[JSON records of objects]
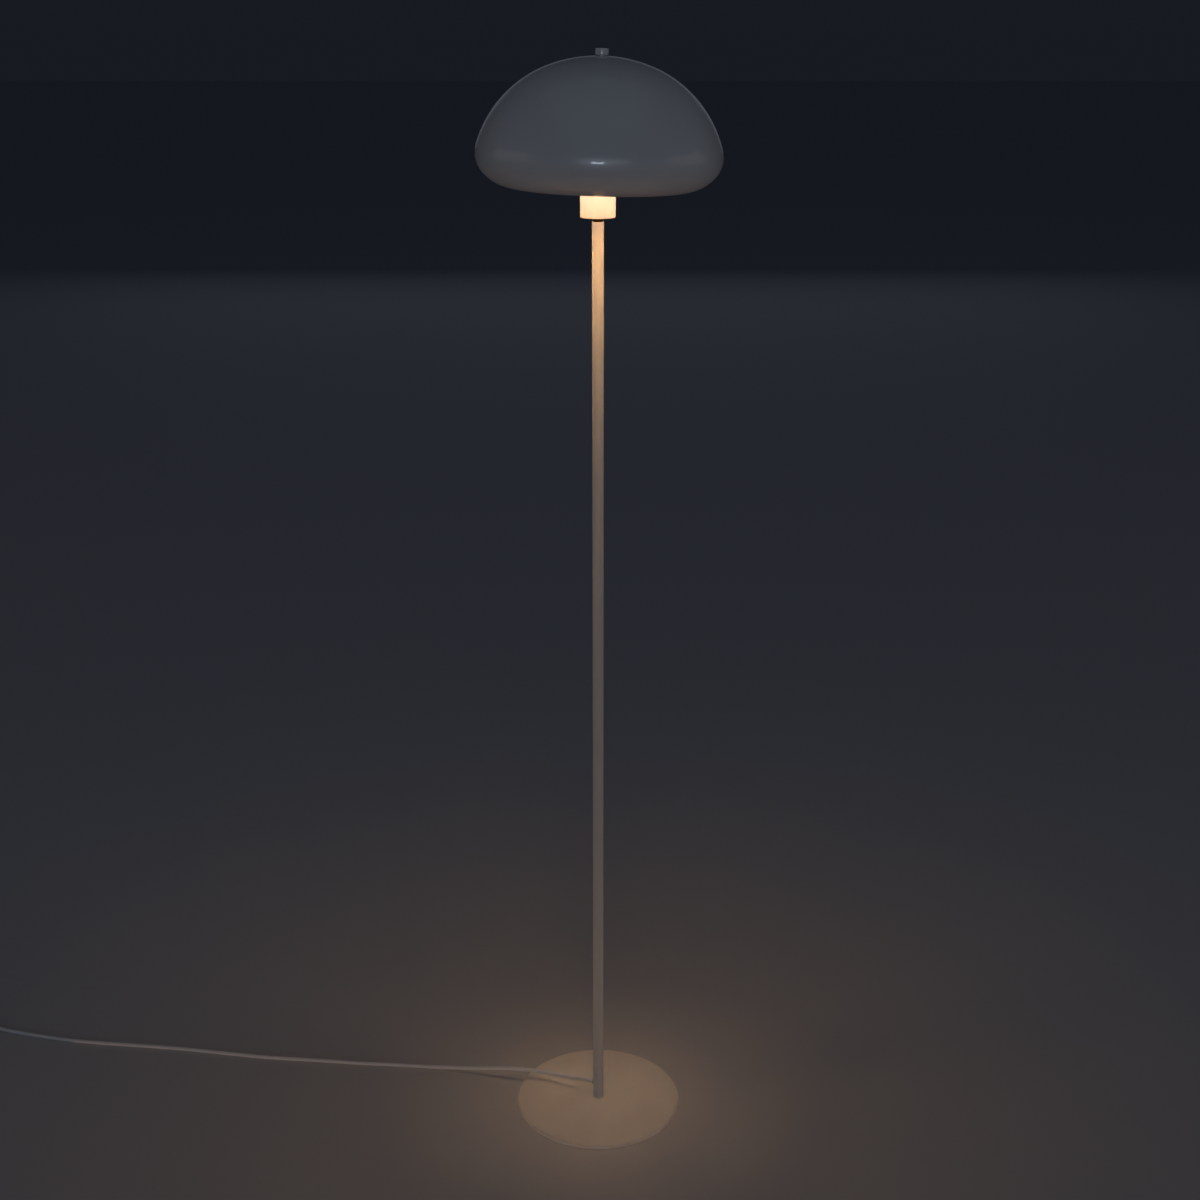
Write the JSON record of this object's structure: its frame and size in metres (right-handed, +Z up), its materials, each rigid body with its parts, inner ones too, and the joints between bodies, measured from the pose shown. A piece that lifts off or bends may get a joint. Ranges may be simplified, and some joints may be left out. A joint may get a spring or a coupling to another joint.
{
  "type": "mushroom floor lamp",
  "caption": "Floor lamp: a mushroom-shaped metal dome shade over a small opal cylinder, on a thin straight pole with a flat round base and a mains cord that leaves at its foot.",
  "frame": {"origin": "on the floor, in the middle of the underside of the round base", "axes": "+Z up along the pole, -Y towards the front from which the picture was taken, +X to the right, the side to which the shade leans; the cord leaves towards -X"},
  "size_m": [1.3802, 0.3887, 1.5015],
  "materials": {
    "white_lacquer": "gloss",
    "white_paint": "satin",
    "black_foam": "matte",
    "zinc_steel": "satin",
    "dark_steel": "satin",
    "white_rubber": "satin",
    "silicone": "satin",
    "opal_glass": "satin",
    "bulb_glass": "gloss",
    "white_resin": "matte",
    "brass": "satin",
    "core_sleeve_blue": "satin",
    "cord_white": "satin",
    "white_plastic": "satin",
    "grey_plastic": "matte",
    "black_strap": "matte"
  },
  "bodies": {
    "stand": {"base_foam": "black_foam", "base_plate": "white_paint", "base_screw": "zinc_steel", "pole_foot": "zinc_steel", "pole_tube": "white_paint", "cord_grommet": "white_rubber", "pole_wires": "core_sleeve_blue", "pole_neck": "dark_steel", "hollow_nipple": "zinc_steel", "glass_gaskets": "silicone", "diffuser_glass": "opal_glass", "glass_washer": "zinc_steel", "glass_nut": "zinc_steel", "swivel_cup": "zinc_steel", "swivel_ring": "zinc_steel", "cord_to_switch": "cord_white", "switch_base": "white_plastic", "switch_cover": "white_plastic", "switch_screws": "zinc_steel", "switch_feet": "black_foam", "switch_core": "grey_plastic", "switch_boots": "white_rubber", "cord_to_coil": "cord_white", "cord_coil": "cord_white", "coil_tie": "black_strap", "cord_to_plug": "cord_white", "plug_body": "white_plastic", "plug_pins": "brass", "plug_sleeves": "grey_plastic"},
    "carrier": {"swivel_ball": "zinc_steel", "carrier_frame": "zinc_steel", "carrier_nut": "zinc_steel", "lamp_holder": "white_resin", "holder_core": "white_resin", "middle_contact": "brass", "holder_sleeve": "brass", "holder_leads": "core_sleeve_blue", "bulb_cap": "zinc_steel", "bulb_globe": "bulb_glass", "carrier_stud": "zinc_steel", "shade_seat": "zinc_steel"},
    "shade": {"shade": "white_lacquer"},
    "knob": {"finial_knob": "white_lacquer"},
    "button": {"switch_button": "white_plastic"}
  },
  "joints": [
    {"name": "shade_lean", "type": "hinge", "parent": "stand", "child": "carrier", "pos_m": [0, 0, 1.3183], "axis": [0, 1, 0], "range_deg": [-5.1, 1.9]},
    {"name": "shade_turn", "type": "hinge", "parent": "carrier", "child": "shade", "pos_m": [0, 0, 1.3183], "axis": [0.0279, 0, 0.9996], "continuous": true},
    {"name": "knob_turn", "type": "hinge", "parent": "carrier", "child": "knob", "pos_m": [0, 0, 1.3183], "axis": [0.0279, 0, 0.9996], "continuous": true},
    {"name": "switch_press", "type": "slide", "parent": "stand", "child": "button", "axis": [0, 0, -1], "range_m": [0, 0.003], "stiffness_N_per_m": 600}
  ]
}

--

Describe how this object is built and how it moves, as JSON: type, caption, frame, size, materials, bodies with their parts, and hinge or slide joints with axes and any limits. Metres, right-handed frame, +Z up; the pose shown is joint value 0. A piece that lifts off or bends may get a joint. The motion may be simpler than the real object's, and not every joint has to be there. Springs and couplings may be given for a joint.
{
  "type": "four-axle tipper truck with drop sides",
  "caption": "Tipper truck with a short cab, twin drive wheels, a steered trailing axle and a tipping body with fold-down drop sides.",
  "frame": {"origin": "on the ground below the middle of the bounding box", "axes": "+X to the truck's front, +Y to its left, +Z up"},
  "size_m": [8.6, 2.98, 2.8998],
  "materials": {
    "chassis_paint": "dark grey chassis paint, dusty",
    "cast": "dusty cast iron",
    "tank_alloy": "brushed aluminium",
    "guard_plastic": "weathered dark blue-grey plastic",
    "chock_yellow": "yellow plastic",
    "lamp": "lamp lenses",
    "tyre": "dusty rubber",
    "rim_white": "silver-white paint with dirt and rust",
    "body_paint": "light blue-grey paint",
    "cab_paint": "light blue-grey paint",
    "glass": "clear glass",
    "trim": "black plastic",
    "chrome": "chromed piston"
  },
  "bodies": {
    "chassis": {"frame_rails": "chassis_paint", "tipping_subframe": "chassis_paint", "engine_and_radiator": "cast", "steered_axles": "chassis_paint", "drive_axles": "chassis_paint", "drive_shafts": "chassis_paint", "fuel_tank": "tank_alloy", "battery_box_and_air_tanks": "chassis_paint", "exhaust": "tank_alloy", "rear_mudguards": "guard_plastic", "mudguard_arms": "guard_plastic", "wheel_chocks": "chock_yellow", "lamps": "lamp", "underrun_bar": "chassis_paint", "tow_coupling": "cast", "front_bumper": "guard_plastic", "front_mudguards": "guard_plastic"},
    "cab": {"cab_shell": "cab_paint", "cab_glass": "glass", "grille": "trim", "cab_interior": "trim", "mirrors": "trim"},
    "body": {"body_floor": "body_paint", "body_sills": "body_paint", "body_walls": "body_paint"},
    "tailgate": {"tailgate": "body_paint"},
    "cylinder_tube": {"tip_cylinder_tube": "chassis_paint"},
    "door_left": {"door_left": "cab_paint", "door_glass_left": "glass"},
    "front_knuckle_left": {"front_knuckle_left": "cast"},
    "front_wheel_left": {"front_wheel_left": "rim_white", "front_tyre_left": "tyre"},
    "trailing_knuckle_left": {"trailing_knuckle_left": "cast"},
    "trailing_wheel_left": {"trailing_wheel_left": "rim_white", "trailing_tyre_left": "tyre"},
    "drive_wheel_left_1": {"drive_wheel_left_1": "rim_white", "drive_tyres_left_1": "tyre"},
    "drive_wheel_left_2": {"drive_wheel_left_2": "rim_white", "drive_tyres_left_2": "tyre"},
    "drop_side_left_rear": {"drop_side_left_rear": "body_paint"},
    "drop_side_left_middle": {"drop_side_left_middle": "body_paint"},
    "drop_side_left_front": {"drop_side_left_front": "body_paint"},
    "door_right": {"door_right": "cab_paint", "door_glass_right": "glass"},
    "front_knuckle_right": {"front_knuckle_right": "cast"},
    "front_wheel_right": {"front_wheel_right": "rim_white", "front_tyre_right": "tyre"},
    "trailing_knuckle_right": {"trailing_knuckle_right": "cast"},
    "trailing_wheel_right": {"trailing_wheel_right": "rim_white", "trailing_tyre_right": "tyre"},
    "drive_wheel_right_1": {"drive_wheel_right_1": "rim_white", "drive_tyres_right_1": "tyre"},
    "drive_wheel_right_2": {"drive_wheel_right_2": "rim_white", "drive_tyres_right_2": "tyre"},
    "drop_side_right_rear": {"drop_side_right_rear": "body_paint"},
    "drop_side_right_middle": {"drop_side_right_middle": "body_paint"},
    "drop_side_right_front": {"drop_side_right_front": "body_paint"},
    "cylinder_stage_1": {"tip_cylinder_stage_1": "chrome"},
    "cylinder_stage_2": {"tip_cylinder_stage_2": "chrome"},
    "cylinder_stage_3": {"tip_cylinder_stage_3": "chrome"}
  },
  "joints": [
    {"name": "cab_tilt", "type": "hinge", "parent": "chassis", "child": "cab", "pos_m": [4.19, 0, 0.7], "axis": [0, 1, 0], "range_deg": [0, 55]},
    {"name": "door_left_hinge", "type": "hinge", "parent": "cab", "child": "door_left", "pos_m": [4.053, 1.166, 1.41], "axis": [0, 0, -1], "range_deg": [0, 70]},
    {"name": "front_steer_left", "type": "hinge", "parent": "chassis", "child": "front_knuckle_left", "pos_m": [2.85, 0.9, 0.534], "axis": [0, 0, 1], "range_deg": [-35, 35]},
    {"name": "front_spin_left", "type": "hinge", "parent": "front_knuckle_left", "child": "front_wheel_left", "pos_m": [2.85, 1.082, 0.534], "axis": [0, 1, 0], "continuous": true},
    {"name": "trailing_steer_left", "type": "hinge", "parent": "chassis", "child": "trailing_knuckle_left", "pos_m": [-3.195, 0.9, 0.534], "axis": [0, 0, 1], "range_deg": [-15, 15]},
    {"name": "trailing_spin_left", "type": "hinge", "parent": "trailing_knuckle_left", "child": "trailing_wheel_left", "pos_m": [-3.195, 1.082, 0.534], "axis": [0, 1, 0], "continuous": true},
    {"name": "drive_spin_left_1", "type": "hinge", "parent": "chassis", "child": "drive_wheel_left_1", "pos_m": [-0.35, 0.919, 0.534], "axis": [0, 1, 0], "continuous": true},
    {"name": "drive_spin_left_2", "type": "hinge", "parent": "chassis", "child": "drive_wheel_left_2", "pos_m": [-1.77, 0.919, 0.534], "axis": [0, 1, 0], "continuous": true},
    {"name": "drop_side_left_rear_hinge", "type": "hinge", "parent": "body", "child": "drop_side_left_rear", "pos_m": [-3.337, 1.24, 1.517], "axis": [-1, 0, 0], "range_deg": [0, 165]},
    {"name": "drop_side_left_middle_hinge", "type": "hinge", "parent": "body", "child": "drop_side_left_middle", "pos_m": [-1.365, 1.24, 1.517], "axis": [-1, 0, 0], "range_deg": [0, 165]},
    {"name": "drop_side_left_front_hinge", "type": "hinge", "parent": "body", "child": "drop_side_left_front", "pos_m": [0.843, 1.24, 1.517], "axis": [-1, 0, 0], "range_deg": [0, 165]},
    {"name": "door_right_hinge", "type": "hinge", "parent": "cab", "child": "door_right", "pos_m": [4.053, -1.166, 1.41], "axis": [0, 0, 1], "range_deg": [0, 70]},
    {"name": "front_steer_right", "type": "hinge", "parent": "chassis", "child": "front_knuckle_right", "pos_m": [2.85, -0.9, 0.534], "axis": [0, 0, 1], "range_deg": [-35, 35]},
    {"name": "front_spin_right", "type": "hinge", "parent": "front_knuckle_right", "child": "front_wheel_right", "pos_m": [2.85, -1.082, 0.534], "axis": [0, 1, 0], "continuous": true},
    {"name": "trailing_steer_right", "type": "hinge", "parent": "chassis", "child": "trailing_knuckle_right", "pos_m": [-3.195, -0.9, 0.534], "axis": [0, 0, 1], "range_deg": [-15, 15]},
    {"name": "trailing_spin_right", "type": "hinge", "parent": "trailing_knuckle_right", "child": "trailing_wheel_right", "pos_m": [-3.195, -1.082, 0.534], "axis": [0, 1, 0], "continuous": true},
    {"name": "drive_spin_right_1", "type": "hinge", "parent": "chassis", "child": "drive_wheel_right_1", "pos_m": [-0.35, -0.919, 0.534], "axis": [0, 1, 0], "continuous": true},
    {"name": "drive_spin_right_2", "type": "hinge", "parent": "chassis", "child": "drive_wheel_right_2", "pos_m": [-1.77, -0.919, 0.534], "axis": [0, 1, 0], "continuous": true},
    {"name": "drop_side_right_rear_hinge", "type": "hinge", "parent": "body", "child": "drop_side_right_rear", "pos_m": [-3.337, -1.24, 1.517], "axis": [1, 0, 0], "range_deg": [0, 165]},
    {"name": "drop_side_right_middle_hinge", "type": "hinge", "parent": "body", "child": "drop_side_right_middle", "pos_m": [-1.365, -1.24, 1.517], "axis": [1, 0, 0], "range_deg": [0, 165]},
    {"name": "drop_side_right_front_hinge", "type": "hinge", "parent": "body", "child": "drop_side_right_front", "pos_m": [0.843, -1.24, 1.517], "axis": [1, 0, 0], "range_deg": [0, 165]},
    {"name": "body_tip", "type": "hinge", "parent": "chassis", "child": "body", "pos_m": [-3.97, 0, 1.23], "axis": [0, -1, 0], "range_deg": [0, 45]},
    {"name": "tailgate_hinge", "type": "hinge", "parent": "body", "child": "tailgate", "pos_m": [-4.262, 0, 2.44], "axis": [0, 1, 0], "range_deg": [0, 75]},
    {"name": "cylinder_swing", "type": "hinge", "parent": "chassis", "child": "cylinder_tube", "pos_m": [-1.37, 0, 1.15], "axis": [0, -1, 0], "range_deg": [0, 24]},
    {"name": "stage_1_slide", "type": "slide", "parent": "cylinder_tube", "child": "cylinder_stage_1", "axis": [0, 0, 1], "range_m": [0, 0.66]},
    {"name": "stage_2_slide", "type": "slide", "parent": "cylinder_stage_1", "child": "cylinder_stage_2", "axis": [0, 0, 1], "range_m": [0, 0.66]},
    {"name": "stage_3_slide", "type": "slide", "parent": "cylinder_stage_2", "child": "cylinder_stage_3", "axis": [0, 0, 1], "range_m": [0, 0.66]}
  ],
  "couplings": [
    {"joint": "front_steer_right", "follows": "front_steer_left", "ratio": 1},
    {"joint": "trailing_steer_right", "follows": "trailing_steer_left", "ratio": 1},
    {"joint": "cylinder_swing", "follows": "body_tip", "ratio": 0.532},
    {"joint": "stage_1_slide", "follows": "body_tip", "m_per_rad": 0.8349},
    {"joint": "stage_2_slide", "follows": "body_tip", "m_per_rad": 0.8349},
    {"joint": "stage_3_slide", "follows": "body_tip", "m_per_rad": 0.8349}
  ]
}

* * *

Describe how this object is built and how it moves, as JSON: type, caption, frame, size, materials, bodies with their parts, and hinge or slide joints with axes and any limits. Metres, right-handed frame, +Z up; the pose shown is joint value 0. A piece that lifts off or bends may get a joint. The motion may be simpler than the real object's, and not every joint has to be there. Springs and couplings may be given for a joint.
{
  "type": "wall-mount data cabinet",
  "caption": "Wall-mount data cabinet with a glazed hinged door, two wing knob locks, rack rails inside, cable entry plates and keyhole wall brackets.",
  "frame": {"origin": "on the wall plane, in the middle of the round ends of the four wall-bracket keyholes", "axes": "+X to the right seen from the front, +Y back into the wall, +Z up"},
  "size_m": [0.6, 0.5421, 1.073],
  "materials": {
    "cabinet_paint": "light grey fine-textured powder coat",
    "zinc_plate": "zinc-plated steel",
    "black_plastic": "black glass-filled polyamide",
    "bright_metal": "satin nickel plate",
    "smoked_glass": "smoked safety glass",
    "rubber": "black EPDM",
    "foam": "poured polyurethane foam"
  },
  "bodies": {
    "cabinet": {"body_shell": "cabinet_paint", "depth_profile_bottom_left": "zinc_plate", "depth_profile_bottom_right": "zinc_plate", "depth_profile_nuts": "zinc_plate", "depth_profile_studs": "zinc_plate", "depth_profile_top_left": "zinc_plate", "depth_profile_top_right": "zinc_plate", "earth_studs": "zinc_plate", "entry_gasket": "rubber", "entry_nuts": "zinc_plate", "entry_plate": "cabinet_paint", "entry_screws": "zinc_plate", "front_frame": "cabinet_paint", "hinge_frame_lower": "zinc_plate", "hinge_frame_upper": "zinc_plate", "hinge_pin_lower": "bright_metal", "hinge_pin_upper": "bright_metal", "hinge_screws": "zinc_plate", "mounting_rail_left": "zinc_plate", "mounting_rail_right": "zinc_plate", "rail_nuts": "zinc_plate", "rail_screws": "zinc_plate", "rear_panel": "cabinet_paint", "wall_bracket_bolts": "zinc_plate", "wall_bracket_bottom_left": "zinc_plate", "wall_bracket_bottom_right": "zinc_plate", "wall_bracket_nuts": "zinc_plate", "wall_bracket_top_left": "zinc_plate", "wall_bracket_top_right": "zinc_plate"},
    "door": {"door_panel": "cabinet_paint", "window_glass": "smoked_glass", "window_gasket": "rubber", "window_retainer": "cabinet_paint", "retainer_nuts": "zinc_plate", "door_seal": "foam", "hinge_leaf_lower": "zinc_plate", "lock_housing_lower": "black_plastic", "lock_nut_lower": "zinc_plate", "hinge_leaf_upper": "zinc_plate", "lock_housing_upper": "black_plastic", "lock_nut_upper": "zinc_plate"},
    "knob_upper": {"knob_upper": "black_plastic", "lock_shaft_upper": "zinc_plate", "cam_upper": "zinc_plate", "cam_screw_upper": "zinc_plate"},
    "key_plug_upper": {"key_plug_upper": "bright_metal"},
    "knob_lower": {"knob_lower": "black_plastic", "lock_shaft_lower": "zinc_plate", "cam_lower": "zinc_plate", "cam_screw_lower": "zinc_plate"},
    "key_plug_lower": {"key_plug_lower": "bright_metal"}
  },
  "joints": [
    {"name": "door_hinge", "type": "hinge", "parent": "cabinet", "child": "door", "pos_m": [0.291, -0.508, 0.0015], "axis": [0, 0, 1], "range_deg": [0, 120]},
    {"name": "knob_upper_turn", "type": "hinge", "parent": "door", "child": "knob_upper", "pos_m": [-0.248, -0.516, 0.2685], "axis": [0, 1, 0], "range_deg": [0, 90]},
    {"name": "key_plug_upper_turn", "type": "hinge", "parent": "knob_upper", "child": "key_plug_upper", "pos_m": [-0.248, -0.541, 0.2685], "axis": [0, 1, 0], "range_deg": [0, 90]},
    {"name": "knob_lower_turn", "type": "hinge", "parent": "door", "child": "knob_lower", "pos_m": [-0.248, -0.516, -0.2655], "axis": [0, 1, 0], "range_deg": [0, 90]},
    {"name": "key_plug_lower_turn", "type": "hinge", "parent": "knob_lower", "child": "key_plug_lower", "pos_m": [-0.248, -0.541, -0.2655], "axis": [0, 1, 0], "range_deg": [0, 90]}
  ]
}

# Requirements:
In the material above, how many lines hold the word "axes"? Say only the number.

# Answer to this exercise:
5